Set task =>
Set down, please, exactly the lines below that run from the line with "Continue the Blender" to the line with "upper: whether the", both lines included.

Extracted information =>
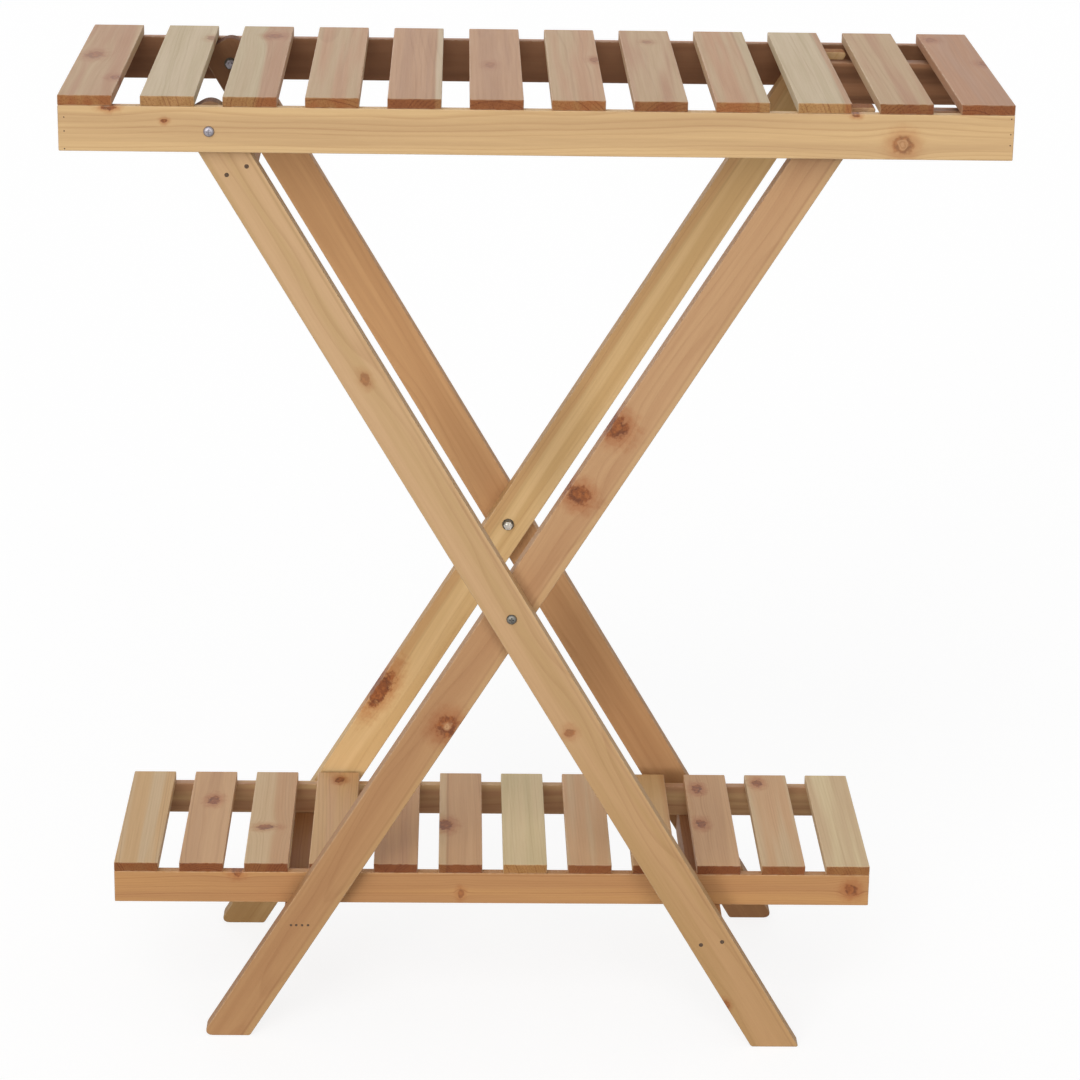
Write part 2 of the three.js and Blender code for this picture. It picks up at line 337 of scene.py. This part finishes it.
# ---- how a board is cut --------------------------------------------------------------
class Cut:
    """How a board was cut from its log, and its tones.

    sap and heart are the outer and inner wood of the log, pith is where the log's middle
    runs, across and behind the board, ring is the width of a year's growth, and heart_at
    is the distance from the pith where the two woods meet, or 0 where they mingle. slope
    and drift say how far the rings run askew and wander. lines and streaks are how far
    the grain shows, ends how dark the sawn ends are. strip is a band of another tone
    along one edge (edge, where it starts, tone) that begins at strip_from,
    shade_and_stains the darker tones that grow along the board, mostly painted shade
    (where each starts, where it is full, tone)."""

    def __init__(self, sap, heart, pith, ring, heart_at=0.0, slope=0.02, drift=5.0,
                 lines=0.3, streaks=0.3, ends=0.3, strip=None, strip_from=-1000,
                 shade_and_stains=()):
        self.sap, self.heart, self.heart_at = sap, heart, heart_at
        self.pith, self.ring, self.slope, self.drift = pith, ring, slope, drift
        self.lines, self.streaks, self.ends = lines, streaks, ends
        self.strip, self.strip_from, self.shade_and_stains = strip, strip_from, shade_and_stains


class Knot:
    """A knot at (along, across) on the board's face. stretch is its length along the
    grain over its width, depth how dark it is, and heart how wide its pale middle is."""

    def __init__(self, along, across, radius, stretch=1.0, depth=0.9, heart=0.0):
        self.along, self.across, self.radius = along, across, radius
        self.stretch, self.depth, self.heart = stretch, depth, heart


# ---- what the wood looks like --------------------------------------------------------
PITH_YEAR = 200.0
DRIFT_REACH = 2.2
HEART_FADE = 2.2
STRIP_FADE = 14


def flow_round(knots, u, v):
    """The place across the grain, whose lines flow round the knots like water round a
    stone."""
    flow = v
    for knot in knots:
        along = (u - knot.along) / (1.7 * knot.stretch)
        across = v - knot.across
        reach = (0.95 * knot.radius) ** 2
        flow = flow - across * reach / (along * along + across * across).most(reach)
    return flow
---
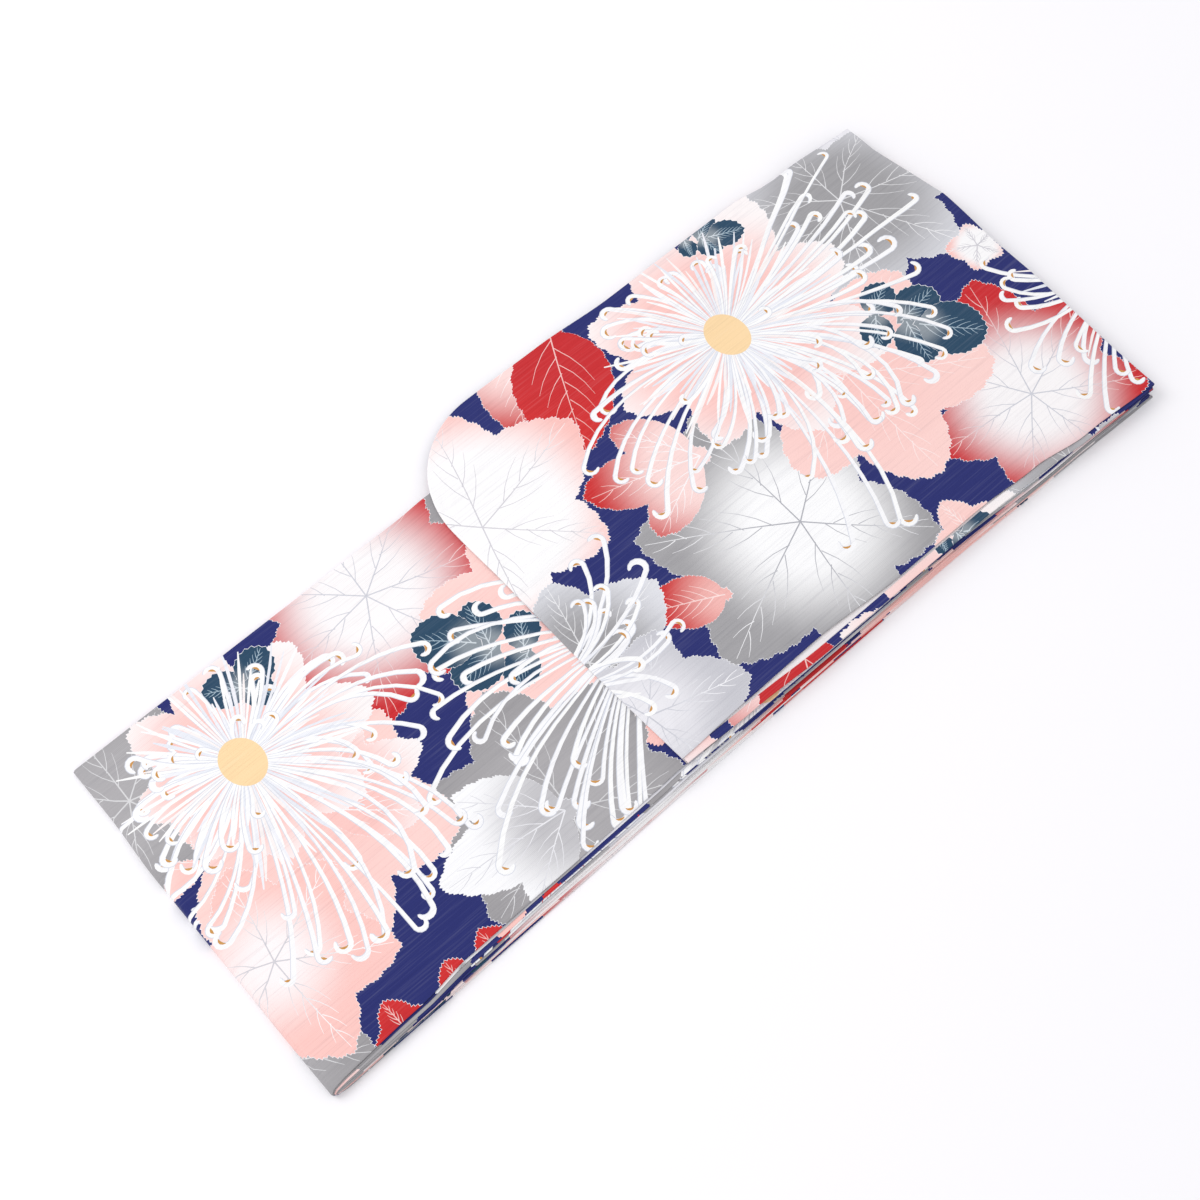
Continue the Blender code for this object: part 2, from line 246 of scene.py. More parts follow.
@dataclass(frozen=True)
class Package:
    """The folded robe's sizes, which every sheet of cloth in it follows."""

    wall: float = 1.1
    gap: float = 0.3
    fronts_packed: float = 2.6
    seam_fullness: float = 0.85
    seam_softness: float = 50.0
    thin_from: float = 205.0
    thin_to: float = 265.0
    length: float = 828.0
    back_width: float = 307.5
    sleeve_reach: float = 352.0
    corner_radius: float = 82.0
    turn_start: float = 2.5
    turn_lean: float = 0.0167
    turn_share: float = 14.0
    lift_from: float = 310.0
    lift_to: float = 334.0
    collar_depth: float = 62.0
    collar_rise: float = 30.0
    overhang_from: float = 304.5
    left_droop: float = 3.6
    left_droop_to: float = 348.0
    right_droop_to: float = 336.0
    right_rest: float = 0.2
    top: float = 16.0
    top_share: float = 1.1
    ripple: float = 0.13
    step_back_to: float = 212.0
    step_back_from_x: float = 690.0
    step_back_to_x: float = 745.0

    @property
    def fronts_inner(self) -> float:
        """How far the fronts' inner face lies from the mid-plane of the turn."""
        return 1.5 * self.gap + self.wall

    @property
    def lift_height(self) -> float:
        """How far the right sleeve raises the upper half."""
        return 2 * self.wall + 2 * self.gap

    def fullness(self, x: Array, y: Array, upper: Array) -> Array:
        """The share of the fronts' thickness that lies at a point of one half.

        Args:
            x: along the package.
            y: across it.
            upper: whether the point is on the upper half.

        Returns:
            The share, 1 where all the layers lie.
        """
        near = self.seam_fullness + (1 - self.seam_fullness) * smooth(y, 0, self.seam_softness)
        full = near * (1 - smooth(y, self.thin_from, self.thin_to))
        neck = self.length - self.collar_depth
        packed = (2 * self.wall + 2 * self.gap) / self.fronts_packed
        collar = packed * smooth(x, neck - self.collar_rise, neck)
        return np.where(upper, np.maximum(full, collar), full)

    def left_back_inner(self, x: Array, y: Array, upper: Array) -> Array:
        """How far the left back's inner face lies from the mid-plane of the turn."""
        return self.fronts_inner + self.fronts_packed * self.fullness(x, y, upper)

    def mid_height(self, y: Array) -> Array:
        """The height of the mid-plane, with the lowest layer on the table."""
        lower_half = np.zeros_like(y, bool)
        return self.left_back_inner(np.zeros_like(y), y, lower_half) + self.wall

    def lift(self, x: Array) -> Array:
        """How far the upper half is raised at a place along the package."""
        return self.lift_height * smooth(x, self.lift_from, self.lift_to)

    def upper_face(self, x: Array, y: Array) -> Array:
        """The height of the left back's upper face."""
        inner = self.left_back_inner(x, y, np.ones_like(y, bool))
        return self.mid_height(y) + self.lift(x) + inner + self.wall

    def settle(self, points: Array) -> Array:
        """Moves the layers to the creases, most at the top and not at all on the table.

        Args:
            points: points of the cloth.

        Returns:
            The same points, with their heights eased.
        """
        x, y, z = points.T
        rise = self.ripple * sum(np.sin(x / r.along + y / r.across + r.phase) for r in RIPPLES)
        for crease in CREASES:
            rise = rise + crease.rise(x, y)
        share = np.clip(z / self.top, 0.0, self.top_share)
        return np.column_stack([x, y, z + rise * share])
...
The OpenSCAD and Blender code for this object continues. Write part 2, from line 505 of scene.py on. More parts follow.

Task response =>
Continue the Blender code for this object: part 2, from line 246 of scene.py. More parts follow.
@dataclass(frozen=True)
class Package:
    """The folded robe's sizes, which every sheet of cloth in it follows."""

    wall: float = 1.1
    gap: float = 0.3
    fronts_packed: float = 2.6
    seam_fullness: float = 0.85
    seam_softness: float = 50.0
    thin_from: float = 205.0
    thin_to: float = 265.0
    length: float = 828.0
    back_width: float = 307.5
    sleeve_reach: float = 352.0
    corner_radius: float = 82.0
    turn_start: float = 2.5
    turn_lean: float = 0.0167
    turn_share: float = 14.0
    lift_from: float = 310.0
    lift_to: float = 334.0
    collar_depth: float = 62.0
    collar_rise: float = 30.0
    overhang_from: float = 304.5
    left_droop: float = 3.6
    left_droop_to: float = 348.0
    right_droop_to: float = 336.0
    right_rest: float = 0.2
    top: float = 16.0
    top_share: float = 1.1
    ripple: float = 0.13
    step_back_to: float = 212.0
    step_back_from_x: float = 690.0
    step_back_to_x: float = 745.0

    @property
    def fronts_inner(self) -> float:
        """How far the fronts' inner face lies from the mid-plane of the turn."""
        return 1.5 * self.gap + self.wall

    @property
    def lift_height(self) -> float:
        """How far the right sleeve raises the upper half."""
        return 2 * self.wall + 2 * self.gap

    def fullness(self, x: Array, y: Array, upper: Array) -> Array:
        """The share of the fronts' thickness that lies at a point of one half.

        Args:
            x: along the package.
            y: across it.
            upper: whether the point is on the upper half.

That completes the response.